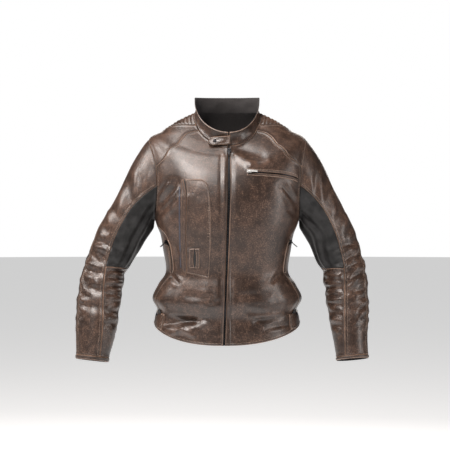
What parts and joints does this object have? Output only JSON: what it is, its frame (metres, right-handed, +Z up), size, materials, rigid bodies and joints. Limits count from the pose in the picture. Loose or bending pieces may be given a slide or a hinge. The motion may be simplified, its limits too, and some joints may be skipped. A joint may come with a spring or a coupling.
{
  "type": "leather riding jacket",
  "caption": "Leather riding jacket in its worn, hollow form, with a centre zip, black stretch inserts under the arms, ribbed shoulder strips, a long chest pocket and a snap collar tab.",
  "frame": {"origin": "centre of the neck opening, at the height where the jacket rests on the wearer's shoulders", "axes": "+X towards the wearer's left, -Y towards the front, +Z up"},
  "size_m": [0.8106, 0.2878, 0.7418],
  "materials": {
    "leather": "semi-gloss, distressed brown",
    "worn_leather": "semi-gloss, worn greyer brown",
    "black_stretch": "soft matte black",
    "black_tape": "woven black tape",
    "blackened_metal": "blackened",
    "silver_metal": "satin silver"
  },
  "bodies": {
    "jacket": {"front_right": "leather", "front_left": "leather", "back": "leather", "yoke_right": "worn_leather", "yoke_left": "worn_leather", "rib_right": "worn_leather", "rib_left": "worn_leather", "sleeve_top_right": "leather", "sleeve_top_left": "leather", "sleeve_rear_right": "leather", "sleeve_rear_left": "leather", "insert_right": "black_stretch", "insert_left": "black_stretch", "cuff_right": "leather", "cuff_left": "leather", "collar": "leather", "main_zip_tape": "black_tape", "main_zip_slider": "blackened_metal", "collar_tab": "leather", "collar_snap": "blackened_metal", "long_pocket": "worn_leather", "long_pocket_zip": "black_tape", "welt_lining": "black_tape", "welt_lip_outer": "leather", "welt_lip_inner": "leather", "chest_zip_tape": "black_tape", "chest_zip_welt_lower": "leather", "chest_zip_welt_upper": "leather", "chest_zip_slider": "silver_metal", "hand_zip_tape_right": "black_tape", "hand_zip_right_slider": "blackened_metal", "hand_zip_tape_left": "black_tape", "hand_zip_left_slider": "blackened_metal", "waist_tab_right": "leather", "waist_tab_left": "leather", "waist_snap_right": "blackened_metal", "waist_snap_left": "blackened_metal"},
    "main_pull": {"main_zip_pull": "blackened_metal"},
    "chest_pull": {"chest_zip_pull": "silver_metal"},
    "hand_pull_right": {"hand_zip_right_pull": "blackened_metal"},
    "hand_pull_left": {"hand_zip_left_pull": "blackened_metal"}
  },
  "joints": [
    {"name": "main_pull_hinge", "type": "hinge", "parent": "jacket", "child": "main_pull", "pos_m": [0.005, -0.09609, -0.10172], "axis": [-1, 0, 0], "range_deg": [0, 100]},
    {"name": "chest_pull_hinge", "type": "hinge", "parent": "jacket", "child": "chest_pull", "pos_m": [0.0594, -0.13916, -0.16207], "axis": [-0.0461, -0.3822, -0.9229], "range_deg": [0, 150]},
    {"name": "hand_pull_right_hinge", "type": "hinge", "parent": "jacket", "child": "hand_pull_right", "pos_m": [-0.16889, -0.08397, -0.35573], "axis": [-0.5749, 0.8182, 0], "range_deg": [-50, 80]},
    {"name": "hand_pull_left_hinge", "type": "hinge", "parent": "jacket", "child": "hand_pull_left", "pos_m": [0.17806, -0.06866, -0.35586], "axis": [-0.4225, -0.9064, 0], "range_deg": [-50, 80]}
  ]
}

------------------------------------------------

DESCRIPTION OF THE TASK:
Please output the complete data exactly.

ANSWER FOR THE TASK:
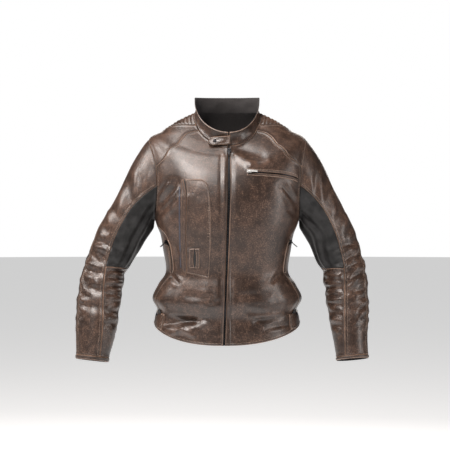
What parts and joints does this object have? Output only JSON: what it is, its frame (metres, right-handed, +Z up), size, materials, rigid bodies and joints. Limits count from the pose in the picture. Loose or bending pieces may be given a slide or a hinge. The motion may be simplified, its limits too, and some joints may be skipped. A joint may come with a spring or a coupling.
{
  "type": "leather riding jacket",
  "caption": "Leather riding jacket in its worn, hollow form, with a centre zip, black stretch inserts under the arms, ribbed shoulder strips, a long chest pocket and a snap collar tab.",
  "frame": {"origin": "centre of the neck opening, at the height where the jacket rests on the wearer's shoulders", "axes": "+X towards the wearer's left, -Y towards the front, +Z up"},
  "size_m": [0.8106, 0.2878, 0.7418],
  "materials": {
    "leather": "semi-gloss, distressed brown",
    "worn_leather": "semi-gloss, worn greyer brown",
    "black_stretch": "soft matte black",
    "black_tape": "woven black tape",
    "blackened_metal": "blackened",
    "silver_metal": "satin silver"
  },
  "bodies": {
    "jacket": {"front_right": "leather", "front_left": "leather", "back": "leather", "yoke_right": "worn_leather", "yoke_left": "worn_leather", "rib_right": "worn_leather", "rib_left": "worn_leather", "sleeve_top_right": "leather", "sleeve_top_left": "leather", "sleeve_rear_right": "leather", "sleeve_rear_left": "leather", "insert_right": "black_stretch", "insert_left": "black_stretch", "cuff_right": "leather", "cuff_left": "leather", "collar": "leather", "main_zip_tape": "black_tape", "main_zip_slider": "blackened_metal", "collar_tab": "leather", "collar_snap": "blackened_metal", "long_pocket": "worn_leather", "long_pocket_zip": "black_tape", "welt_lining": "black_tape", "welt_lip_outer": "leather", "welt_lip_inner": "leather", "chest_zip_tape": "black_tape", "chest_zip_welt_lower": "leather", "chest_zip_welt_upper": "leather", "chest_zip_slider": "silver_metal", "hand_zip_tape_right": "black_tape", "hand_zip_right_slider": "blackened_metal", "hand_zip_tape_left": "black_tape", "hand_zip_left_slider": "blackened_metal", "waist_tab_right": "leather", "waist_tab_left": "leather", "waist_snap_right": "blackened_metal", "waist_snap_left": "blackened_metal"},
    "main_pull": {"main_zip_pull": "blackened_metal"},
    "chest_pull": {"chest_zip_pull": "silver_metal"},
    "hand_pull_right": {"hand_zip_right_pull": "blackened_metal"},
    "hand_pull_left": {"hand_zip_left_pull": "blackened_metal"}
  },
  "joints": [
    {"name": "main_pull_hinge", "type": "hinge", "parent": "jacket", "child": "main_pull", "pos_m": [0.005, -0.09609, -0.10172], "axis": [-1, 0, 0], "range_deg": [0, 100]},
    {"name": "chest_pull_hinge", "type": "hinge", "parent": "jacket", "child": "chest_pull", "pos_m": [0.0594, -0.13916, -0.16207], "axis": [-0.0461, -0.3822, -0.9229], "range_deg": [0, 150]},
    {"name": "hand_pull_right_hinge", "type": "hinge", "parent": "jacket", "child": "hand_pull_right", "pos_m": [-0.16889, -0.08397, -0.35573], "axis": [-0.5749, 0.8182, 0], "range_deg": [-50, 80]},
    {"name": "hand_pull_left_hinge", "type": "hinge", "parent": "jacket", "child": "hand_pull_left", "pos_m": [0.17806, -0.06866, -0.35586], "axis": [-0.4225, -0.9064, 0], "range_deg": [-50, 80]}
  ]
}